> _Exercise goal_
Which lines run from the first one up to and including the one with "HEAD_MARKS = ((0, 26, 0), (52, 62, 56))"? Print exactly those.

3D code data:
◇ ◇ ◇ ◇ ◇
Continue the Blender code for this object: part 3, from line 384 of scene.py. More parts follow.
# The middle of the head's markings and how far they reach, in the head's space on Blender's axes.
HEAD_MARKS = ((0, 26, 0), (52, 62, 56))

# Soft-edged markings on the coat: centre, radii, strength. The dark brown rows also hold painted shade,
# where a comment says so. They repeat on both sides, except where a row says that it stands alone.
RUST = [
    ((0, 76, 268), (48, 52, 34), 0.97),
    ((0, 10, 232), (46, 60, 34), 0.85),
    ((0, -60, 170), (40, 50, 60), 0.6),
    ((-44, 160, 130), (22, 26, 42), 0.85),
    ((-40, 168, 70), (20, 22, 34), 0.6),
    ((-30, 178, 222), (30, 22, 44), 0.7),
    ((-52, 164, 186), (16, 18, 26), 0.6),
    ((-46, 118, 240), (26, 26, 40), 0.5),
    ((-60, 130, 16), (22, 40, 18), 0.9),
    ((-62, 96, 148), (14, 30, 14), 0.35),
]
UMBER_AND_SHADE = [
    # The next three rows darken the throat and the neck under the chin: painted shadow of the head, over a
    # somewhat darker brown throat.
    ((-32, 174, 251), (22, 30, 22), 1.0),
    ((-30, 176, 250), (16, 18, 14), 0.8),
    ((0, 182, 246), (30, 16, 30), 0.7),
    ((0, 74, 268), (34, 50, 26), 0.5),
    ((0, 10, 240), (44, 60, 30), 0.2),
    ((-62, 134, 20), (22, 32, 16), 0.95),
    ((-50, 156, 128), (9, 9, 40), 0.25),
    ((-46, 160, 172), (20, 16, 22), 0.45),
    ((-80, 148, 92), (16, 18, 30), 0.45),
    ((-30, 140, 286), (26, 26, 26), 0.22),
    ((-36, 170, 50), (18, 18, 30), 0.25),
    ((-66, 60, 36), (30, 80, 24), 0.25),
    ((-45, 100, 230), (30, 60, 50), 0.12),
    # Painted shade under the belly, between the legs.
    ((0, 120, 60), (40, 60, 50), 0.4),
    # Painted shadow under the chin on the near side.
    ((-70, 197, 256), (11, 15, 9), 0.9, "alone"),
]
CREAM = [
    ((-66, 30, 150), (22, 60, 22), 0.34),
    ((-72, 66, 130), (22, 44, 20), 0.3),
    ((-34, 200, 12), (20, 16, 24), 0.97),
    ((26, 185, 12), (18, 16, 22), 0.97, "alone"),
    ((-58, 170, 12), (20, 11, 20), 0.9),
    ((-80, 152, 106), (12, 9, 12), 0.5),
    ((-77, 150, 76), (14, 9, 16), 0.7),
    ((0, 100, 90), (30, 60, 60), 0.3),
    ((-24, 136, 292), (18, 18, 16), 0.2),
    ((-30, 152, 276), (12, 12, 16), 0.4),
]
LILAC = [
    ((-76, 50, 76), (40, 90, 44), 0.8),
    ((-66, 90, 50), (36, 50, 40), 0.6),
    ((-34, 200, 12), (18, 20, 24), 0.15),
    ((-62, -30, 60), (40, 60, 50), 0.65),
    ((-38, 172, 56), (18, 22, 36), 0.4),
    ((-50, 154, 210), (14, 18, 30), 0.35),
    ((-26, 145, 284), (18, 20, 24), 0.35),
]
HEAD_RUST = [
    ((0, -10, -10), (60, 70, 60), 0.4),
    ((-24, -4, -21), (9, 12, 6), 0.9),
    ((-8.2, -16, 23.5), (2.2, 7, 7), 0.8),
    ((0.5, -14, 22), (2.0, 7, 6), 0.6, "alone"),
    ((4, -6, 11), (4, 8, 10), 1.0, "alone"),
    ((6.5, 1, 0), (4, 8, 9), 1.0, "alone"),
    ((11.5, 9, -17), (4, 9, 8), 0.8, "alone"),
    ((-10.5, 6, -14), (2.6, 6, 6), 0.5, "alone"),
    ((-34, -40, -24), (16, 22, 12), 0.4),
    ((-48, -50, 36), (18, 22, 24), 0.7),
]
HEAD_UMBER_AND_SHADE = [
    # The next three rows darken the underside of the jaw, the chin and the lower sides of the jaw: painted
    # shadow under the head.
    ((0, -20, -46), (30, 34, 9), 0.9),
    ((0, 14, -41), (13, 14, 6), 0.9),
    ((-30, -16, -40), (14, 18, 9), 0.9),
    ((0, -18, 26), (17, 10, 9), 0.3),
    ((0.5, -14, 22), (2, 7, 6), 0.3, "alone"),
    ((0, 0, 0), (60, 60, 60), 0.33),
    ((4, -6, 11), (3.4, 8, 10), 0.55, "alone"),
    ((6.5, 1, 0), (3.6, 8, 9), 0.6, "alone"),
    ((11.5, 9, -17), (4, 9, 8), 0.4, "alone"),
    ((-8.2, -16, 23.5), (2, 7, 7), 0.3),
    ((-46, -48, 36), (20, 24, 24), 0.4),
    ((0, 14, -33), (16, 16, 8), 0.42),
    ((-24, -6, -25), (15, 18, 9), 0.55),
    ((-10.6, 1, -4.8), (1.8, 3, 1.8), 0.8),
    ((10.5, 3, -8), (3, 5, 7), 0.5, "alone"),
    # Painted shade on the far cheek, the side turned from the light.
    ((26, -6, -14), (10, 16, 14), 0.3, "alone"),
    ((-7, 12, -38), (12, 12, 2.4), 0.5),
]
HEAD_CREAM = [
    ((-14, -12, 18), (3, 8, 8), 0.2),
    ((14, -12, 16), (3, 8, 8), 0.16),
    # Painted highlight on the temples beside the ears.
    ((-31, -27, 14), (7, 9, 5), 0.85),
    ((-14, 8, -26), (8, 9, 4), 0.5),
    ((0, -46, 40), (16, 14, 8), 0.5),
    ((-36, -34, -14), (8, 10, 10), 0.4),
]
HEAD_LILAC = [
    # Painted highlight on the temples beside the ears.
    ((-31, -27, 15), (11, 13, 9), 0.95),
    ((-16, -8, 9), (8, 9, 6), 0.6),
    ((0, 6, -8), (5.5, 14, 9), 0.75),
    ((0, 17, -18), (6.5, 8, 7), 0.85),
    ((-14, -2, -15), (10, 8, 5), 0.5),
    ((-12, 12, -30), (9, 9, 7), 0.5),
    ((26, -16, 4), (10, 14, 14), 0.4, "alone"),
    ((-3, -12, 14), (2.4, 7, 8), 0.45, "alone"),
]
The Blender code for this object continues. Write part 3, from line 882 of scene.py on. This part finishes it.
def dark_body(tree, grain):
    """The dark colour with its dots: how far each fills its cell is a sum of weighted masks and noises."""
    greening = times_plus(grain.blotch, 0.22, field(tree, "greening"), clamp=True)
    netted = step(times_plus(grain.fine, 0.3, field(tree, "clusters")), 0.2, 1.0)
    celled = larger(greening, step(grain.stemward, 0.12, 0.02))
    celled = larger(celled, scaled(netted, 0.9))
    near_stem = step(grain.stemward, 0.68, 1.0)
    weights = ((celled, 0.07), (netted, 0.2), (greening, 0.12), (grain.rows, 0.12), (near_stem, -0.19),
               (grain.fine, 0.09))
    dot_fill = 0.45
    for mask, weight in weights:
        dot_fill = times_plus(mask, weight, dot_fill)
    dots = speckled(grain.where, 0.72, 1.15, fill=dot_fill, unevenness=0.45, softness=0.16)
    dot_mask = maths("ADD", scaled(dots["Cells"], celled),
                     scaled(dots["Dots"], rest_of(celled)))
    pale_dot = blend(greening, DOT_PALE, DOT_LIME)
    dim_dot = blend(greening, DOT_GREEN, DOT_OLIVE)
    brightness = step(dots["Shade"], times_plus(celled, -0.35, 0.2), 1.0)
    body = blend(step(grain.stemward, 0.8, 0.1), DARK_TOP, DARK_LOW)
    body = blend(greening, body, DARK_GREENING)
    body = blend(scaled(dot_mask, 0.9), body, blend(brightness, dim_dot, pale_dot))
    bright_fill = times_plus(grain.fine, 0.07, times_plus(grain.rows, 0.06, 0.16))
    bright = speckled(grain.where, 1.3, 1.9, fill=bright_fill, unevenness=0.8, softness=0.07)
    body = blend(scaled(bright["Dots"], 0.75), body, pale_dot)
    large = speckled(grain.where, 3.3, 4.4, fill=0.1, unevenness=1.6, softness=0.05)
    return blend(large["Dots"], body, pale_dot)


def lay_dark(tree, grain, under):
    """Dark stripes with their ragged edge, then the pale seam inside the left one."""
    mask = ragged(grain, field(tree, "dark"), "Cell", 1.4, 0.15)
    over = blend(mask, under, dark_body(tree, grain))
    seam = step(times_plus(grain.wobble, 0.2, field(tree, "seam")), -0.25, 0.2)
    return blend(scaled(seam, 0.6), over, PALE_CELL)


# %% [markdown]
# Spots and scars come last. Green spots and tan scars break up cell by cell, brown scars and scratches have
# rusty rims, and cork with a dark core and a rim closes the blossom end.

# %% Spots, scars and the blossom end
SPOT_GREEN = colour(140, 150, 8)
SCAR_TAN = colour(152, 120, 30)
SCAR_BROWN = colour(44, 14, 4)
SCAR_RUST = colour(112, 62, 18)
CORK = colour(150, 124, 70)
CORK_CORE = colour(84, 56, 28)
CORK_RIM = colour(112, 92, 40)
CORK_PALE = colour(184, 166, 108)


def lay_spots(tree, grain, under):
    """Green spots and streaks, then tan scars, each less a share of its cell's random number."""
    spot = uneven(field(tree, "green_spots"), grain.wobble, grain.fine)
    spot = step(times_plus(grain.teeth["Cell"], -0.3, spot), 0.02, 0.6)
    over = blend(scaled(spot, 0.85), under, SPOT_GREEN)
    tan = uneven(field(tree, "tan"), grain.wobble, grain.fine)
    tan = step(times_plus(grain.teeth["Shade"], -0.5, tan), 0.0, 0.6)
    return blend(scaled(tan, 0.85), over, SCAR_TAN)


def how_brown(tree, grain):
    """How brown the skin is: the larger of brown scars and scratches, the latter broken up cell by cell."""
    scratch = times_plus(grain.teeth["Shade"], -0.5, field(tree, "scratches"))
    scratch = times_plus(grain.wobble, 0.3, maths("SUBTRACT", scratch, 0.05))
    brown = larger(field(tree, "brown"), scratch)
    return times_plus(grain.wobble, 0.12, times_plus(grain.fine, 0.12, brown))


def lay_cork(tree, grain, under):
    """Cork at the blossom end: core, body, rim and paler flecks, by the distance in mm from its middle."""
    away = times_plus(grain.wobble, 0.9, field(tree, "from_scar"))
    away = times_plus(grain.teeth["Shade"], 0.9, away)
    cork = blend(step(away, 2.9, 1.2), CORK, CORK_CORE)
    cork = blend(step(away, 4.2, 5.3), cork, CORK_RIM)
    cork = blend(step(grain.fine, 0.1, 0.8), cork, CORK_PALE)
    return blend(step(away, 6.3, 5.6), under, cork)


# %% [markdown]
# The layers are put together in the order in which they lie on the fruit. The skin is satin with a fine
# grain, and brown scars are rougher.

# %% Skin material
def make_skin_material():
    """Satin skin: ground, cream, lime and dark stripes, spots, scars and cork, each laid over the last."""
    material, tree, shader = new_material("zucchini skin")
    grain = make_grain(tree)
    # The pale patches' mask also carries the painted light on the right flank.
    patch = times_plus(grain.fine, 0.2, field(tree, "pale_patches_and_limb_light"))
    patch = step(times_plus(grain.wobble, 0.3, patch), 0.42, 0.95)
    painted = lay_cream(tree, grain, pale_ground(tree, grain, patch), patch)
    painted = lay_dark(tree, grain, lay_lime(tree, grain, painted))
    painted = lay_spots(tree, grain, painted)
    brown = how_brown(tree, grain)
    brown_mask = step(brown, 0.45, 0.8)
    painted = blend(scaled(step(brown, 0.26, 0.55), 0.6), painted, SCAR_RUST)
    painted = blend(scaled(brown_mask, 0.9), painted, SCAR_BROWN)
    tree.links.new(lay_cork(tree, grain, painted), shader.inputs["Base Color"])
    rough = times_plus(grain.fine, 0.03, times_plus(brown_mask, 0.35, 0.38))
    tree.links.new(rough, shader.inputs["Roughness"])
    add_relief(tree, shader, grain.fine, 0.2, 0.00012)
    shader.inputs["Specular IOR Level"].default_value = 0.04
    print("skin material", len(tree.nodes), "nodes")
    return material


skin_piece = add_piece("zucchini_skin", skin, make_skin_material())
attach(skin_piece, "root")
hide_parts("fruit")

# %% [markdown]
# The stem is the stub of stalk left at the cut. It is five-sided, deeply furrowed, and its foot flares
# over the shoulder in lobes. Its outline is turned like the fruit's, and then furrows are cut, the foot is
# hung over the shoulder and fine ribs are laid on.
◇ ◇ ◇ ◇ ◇
> _Solution_
Continue the Blender code for this object: part 3, from line 384 of scene.py. More parts follow.
# The middle of the head's markings and how far they reach, in the head's space on Blender's axes.
HEAD_MARKS = ((0, 26, 0), (52, 62, 56))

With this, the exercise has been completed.